Clock is ticking for Nepali exporters: US ambassador to Nepal

Published On: October 11, 2017 04:02 PM NPT By: Republica  | @RepublicaNepal

KATHMANDU, Oct 11: US Ambassador to Nepal, Aliana B Teplitz, has said that the clock is ticking for Nepali exporters and businesses to take advantage of the trade preference program offered by the US. Speaking at a workshop on ‘Enhancing Nepal-US Trade by Utilizing Trade Preference Program’ jointly organized by Pavilion Group and the US Embassy in Nepal, she said that the program enacted through Nepal Trade Preferences Act allowing preferential treatment for certain imports from Nepal to the US was ‘a good deal’ for the two countries toward further strengthening the economic ties.

The trade preference program under the US Generalized System of Preferences (GSP) grants new duty-free tariff benefits for certain Nepali exports to the United States, including certain types of carpets, bags, headgear, shawls, scarves, leather and travel goods.

The Nepal-specific trade preference program, a gesture from the US government intended to help Nepal’s economic recovery after the 2015 earthquakes, came into effect on December 30, 2016. The program is authorized until 2025.

“This trade preference program creates an opportunity to expand the trade between the two countries. Nepali exporters and businesses have duty-free access only until 2025 to the US market for certain kinds of Nepali exports,” said ambassador Teplitz, urging the private sector and businesses to take advantage of ‘this unique program’.

According to data of the Office of the US Trade Representative, Nepal exported a total of $89 million of goods to the US in 2016 while the total import stood at $41 million, running a trade surplus of $48 million.   Out of the total export, Nepal exported $6.75 million of goods under the duty-free tariff benefits as part of the trade preference program. The US ambassador was optimistic that the volume of export under the trade preference program could be significantly increased in the near future. 

“The market potential for these products is obviously much greater. And, we hope that the 6.75 million can be doubled, if not tripled or quadrupled in the near future,” said ambassador Teplitz. 

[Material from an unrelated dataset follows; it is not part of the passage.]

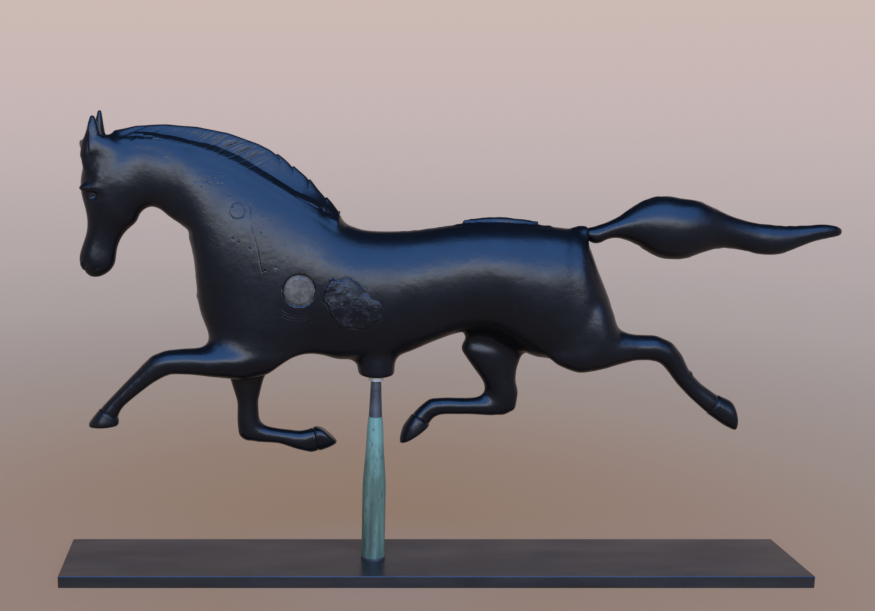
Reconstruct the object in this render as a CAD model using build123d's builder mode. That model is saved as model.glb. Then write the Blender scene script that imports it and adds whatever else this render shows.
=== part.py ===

“Much hard work remains to be done to take maximum benefits from the program. Much of that work is going to fall to the Nepal’s private sector and entrepreneurs to find the opportunities, create the product and reach out to interested buyers in the US to ensure that more Nepali exports reach the US and ensure that jobs are created here in Nepal,” she added.  She also said that it was also the responsibility of the government to create an environment that supported economic growth. 

“If more Nepali products are exported to the US, there would be high demand for these products,” she said: “‘Made in Nepal’ could be very powerful branding tool that you should take advantage of.” 

Also speaking at the event, Minister for Industry, Sunil Bahadur Thapa, said that there was nothing in the list of 77 products enjoying the duty-free access that could not be possibly produced and exported to the US. 

“All these products can be manufactured and exported to the US and we can fully utilize the facility provided to us by the US if we come out of the comfort zone,” said Minister Thapa. 

Similarly, Arjun Kumar Karki, Nepal’s Ambassador to the US, said that Nepal needed to enhance the supply-side capacity to tap the benefit that Nepal has been provided under this program. 

“The US is a huge market, people there love Nepal and we have been provided the duty-free access to 77 categories. This facility is for a longer period. The private sector should make investment in the production of these items so that they can be exported to the US,” said Karki: “If we would be able to do better, we can request the US government for additional privilege.” 

Chandra Kumar Ghimire, Secretary of Ministry of Commerce, said that enhancing the capacity of the small and micro enterprises to produce quality goods was a must to optimize the privilege provided by the US government in accessing the duty-free market.